Begin

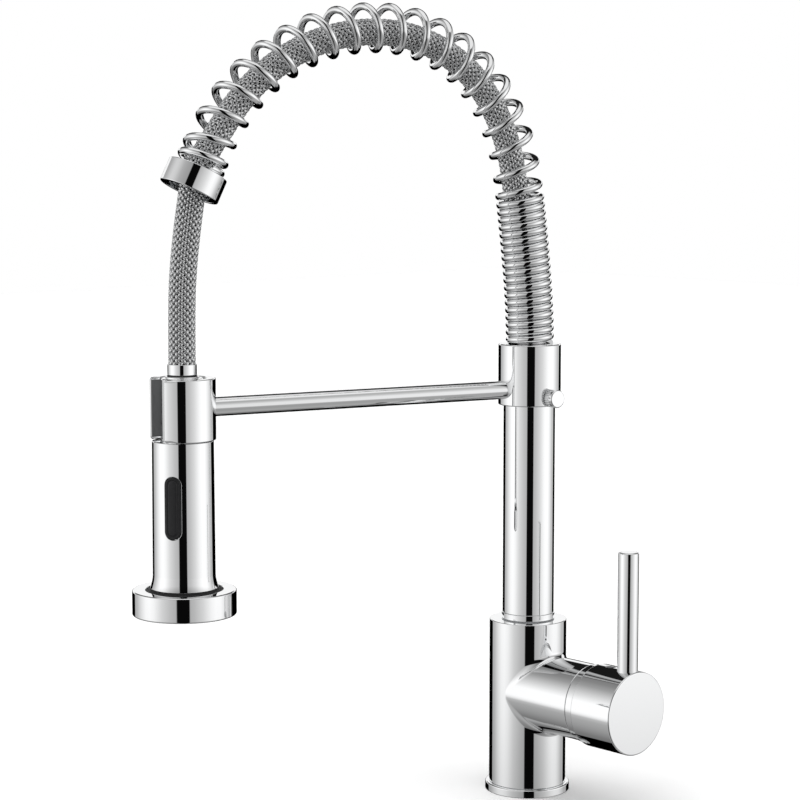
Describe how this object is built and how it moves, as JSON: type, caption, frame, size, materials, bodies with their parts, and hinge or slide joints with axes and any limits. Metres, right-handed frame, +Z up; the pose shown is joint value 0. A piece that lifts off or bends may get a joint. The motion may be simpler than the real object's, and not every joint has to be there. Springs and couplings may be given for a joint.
{
  "type": "pull down kitchen faucet",
  "caption": "Deck-mounted kitchen faucet with a side lever, swivelling column, spring arch over a braided hose, docking arm and pull-down spray head.",
  "frame": {"origin": "centre of the base's underside, on the deck", "axes": "+Z up along the column; +X along the side branch to the handle; the docking arm points to the front, 105.2 degrees clockwise from +X seen from above"},
  "size_m": [0.1729, 0.2664, 0.4633],
  "materials": {
    "chrome": "polished",
    "spring_steel": "polished",
    "steel_braid": "woven",
    "brass": "machined",
    "steel": "machined",
    "rubber": "matte",
    "ceramic": "lapped",
    "black_plastic": "satin",
    "grey_plastic": "satin"
  },
  "bodies": {
    "faucet_base": {"base_ring": "chrome", "base_gasket": "rubber", "faucet_body": "chrome", "port_seals": "rubber", "cartridge_housing": "grey_plastic", "fixed_disc": "ceramic", "cartridge_nut": "brass", "bonnet_ring": "chrome", "spout_clip": "steel", "spout_washer": "grey_plastic"},
    "cartridge_turret": {"cartridge_turret": "grey_plastic", "spindle_pin": "steel"},
    "moving_disc": {"moving_disc": "ceramic", "disc_carrier": "grey_plastic"},
    "handle": {"spindle": "steel", "handle": "chrome", "lever": "chrome", "set_screw": "steel"},
    "column": {"column_foot": "chrome", "spout_seals": "rubber", "column_tube": "chrome", "hose_connector": "brass", "riser_hose": "steel_braid"},
    "docking_arm": {"arm_collar": "chrome", "spring_seat": "steel", "arm_rod": "chrome", "dock_clip": "chrome", "arch_spring": "spring_steel", "arch_hose": "steel_braid", "hose_foot": "steel_braid"},
    "thumb_screw": {"thumb_screw": "chrome"},
    "spring_end": {"spring_cap": "chrome", "cap_bushing": "grey_plastic", "hose_stub": "steel_braid"},
    "bare_hose": {"pull_hose": "steel_braid"},
    "hose_end": {"hose_ferrule": "chrome", "hose_nipple": "brass", "nipple_washer": "rubber"},
    "spray_head": {"spray_neck": "chrome", "spray_body": "chrome", "spray_core": "grey_plastic", "check_valve": "grey_plastic", "spray_face_ring": "chrome", "face_plate": "grey_plastic", "nozzle_pad": "rubber", "spray_manifold": "grey_plastic", "aerator": "grey_plastic"},
    "spray_button": {"spray_button": "black_plastic"},
    "diverter": {"diverter_spool": "grey_plastic"}
  },
  "joints": [
    {"name": "handle_turn", "type": "hinge", "parent": "faucet_base", "child": "cartridge_turret", "pos_m": [0.04, 0, 0.0608], "axis": [1, 0, 0], "range_deg": [-45, 45]},
    {"name": "handle_lift", "type": "hinge", "parent": "cartridge_turret", "child": "handle", "pos_m": [0.04, 0, 0.0608], "axis": [0, 1, 0], "range_deg": [0, 20]},
    {"name": "disc_shift", "type": "slide", "parent": "cartridge_turret", "child": "moving_disc", "axis": [0, 0, 1], "range_m": [0, 0.0056]},
    {"name": "spout_swivel", "type": "hinge", "parent": "faucet_base", "child": "column", "pos_m": [0, 0, 0.095], "axis": [0, 0, 1], "continuous": true},
    {"name": "arm_swivel", "type": "hinge", "parent": "column", "child": "docking_arm", "pos_m": [0, 0, 0.25], "axis": [0, 0, 1], "range_deg": [-90, 90]},
    {"name": "thumb_screw_turn", "type": "hinge", "parent": "docking_arm", "child": "thumb_screw", "pos_m": [0.01989, -0.00209, 0.237], "axis": [0.9945, -0.1045, 0], "range_deg": [0, 360]},
    {"name": "arch_flex", "type": "hinge", "parent": "docking_arm", "child": "spring_end", "pos_m": [-0.00184, -0.00675, 0.35648], "axis": [0.965, -0.2622, 0], "range_deg": [0, 15.8], "deforming": ["arch_spring", "arch_hose"]},
    {"name": "hose_hang", "type": "hinge", "parent": "spring_end", "child": "bare_hose", "pos_m": [-0.05566, -0.20486, 0.36538], "axis": [-0.965, 0.2622, 0], "range_deg": [0, 15.8]},
    {"name": "spray_pull", "type": "slide", "parent": "bare_hose", "child": "hose_end", "axis": [0, 0, -1], "range_m": [0, 0.055], "stiffness_N_per_m": 90, "springref_m": -0.2, "deforming": ["pull_hose"]},
    {"name": "spray_swivel", "type": "hinge", "parent": "hose_end", "child": "spray_head", "pos_m": [-0.05776, -0.21259, 0.245], "axis": [0, 0, 1], "continuous": true},
    {"name": "button_press", "type": "slide", "parent": "spray_head", "child": "spray_button", "axis": [-0.5344, 0.8453, 0], "range_m": [0, 0.0015], "stiffness_N_per_m": 600},
    {"name": "diverter_slide", "type": "slide", "parent": "spray_head", "child": "diverter", "axis": [0, 0, -1], "range_m": [0, 0.003]}
  ],
  "couplings": [
    {"joint": "disc_shift", "follows": "handle_lift", "m_per_rad": 0.016},
    {"joint": "arch_flex", "follows": "spray_pull", "rad_per_m": 5},
    {"joint": "hose_hang", "follows": "spray_pull", "rad_per_m": 5},
    {"joint": "diverter_slide", "follows": "button_press", "ratio": 2}
  ]
}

End

*Instructions for the task*. Write the entire listing out again, word for word.

*Solution for this exercise*.
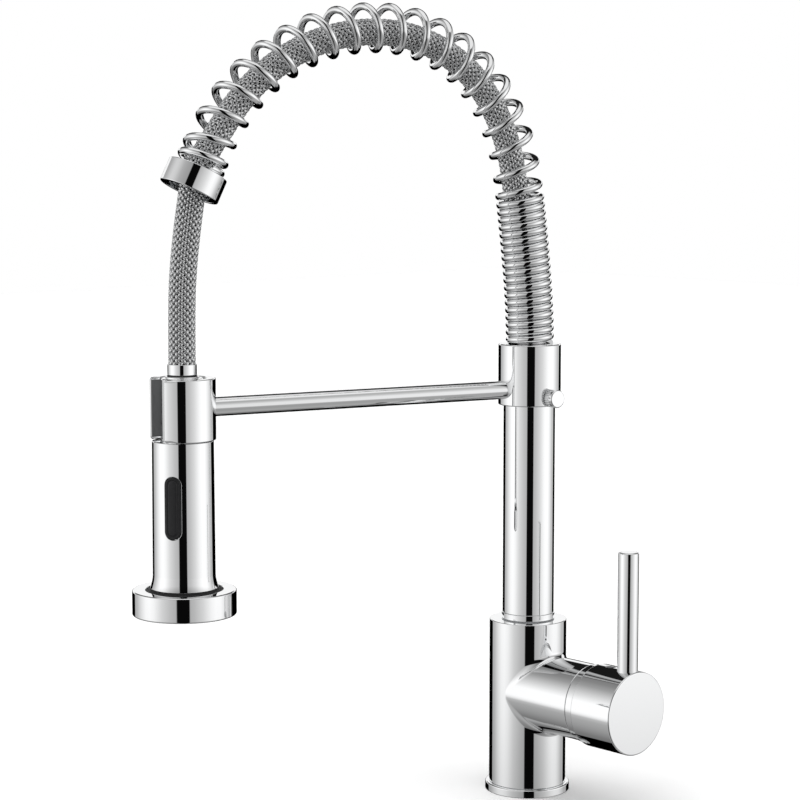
Describe how this object is built and how it moves, as JSON: type, caption, frame, size, materials, bodies with their parts, and hinge or slide joints with axes and any limits. Metres, right-handed frame, +Z up; the pose shown is joint value 0. A piece that lifts off or bends may get a joint. The motion may be simpler than the real object's, and not every joint has to be there. Springs and couplings may be given for a joint.
{
  "type": "pull down kitchen faucet",
  "caption": "Deck-mounted kitchen faucet with a side lever, swivelling column, spring arch over a braided hose, docking arm and pull-down spray head.",
  "frame": {"origin": "centre of the base's underside, on the deck", "axes": "+Z up along the column; +X along the side branch to the handle; the docking arm points to the front, 105.2 degrees clockwise from +X seen from above"},
  "size_m": [0.1729, 0.2664, 0.4633],
  "materials": {
    "chrome": "polished",
    "spring_steel": "polished",
    "steel_braid": "woven",
    "brass": "machined",
    "steel": "machined",
    "rubber": "matte",
    "ceramic": "lapped",
    "black_plastic": "satin",
    "grey_plastic": "satin"
  },
  "bodies": {
    "faucet_base": {"base_ring": "chrome", "base_gasket": "rubber", "faucet_body": "chrome", "port_seals": "rubber", "cartridge_housing": "grey_plastic", "fixed_disc": "ceramic", "cartridge_nut": "brass", "bonnet_ring": "chrome", "spout_clip": "steel", "spout_washer": "grey_plastic"},
    "cartridge_turret": {"cartridge_turret": "grey_plastic", "spindle_pin": "steel"},
    "moving_disc": {"moving_disc": "ceramic", "disc_carrier": "grey_plastic"},
    "handle": {"spindle": "steel", "handle": "chrome", "lever": "chrome", "set_screw": "steel"},
    "column": {"column_foot": "chrome", "spout_seals": "rubber", "column_tube": "chrome", "hose_connector": "brass", "riser_hose": "steel_braid"},
    "docking_arm": {"arm_collar": "chrome", "spring_seat": "steel", "arm_rod": "chrome", "dock_clip": "chrome", "arch_spring": "spring_steel", "arch_hose": "steel_braid", "hose_foot": "steel_braid"},
    "thumb_screw": {"thumb_screw": "chrome"},
    "spring_end": {"spring_cap": "chrome", "cap_bushing": "grey_plastic", "hose_stub": "steel_braid"},
    "bare_hose": {"pull_hose": "steel_braid"},
    "hose_end": {"hose_ferrule": "chrome", "hose_nipple": "brass", "nipple_washer": "rubber"},
    "spray_head": {"spray_neck": "chrome", "spray_body": "chrome", "spray_core": "grey_plastic", "check_valve": "grey_plastic", "spray_face_ring": "chrome", "face_plate": "grey_plastic", "nozzle_pad": "rubber", "spray_manifold": "grey_plastic", "aerator": "grey_plastic"},
    "spray_button": {"spray_button": "black_plastic"},
    "diverter": {"diverter_spool": "grey_plastic"}
  },
  "joints": [
    {"name": "handle_turn", "type": "hinge", "parent": "faucet_base", "child": "cartridge_turret", "pos_m": [0.04, 0, 0.0608], "axis": [1, 0, 0], "range_deg": [-45, 45]},
    {"name": "handle_lift", "type": "hinge", "parent": "cartridge_turret", "child": "handle", "pos_m": [0.04, 0, 0.0608], "axis": [0, 1, 0], "range_deg": [0, 20]},
    {"name": "disc_shift", "type": "slide", "parent": "cartridge_turret", "child": "moving_disc", "axis": [0, 0, 1], "range_m": [0, 0.0056]},
    {"name": "spout_swivel", "type": "hinge", "parent": "faucet_base", "child": "column", "pos_m": [0, 0, 0.095], "axis": [0, 0, 1], "continuous": true},
    {"name": "arm_swivel", "type": "hinge", "parent": "column", "child": "docking_arm", "pos_m": [0, 0, 0.25], "axis": [0, 0, 1], "range_deg": [-90, 90]},
    {"name": "thumb_screw_turn", "type": "hinge", "parent": "docking_arm", "child": "thumb_screw", "pos_m": [0.01989, -0.00209, 0.237], "axis": [0.9945, -0.1045, 0], "range_deg": [0, 360]},
    {"name": "arch_flex", "type": "hinge", "parent": "docking_arm", "child": "spring_end", "pos_m": [-0.00184, -0.00675, 0.35648], "axis": [0.965, -0.2622, 0], "range_deg": [0, 15.8], "deforming": ["arch_spring", "arch_hose"]},
    {"name": "hose_hang", "type": "hinge", "parent": "spring_end", "child": "bare_hose", "pos_m": [-0.05566, -0.20486, 0.36538], "axis": [-0.965, 0.2622, 0], "range_deg": [0, 15.8]},
    {"name": "spray_pull", "type": "slide", "parent": "bare_hose", "child": "hose_end", "axis": [0, 0, -1], "range_m": [0, 0.055], "stiffness_N_per_m": 90, "springref_m": -0.2, "deforming": ["pull_hose"]},
    {"name": "spray_swivel", "type": "hinge", "parent": "hose_end", "child": "spray_head", "pos_m": [-0.05776, -0.21259, 0.245], "axis": [0, 0, 1], "continuous": true},
    {"name": "button_press", "type": "slide", "parent": "spray_head", "child": "spray_button", "axis": [-0.5344, 0.8453, 0], "range_m": [0, 0.0015], "stiffness_N_per_m": 600},
    {"name": "diverter_slide", "type": "slide", "parent": "spray_head", "child": "diverter", "axis": [0, 0, -1], "range_m": [0, 0.003]}
  ],
  "couplings": [
    {"joint": "disc_shift", "follows": "handle_lift", "m_per_rad": 0.016},
    {"joint": "arch_flex", "follows": "spray_pull", "rad_per_m": 5},
    {"joint": "hose_hang", "follows": "spray_pull", "rad_per_m": 5},
    {"joint": "diverter_slide", "follows": "button_press", "ratio": 2}
  ]
}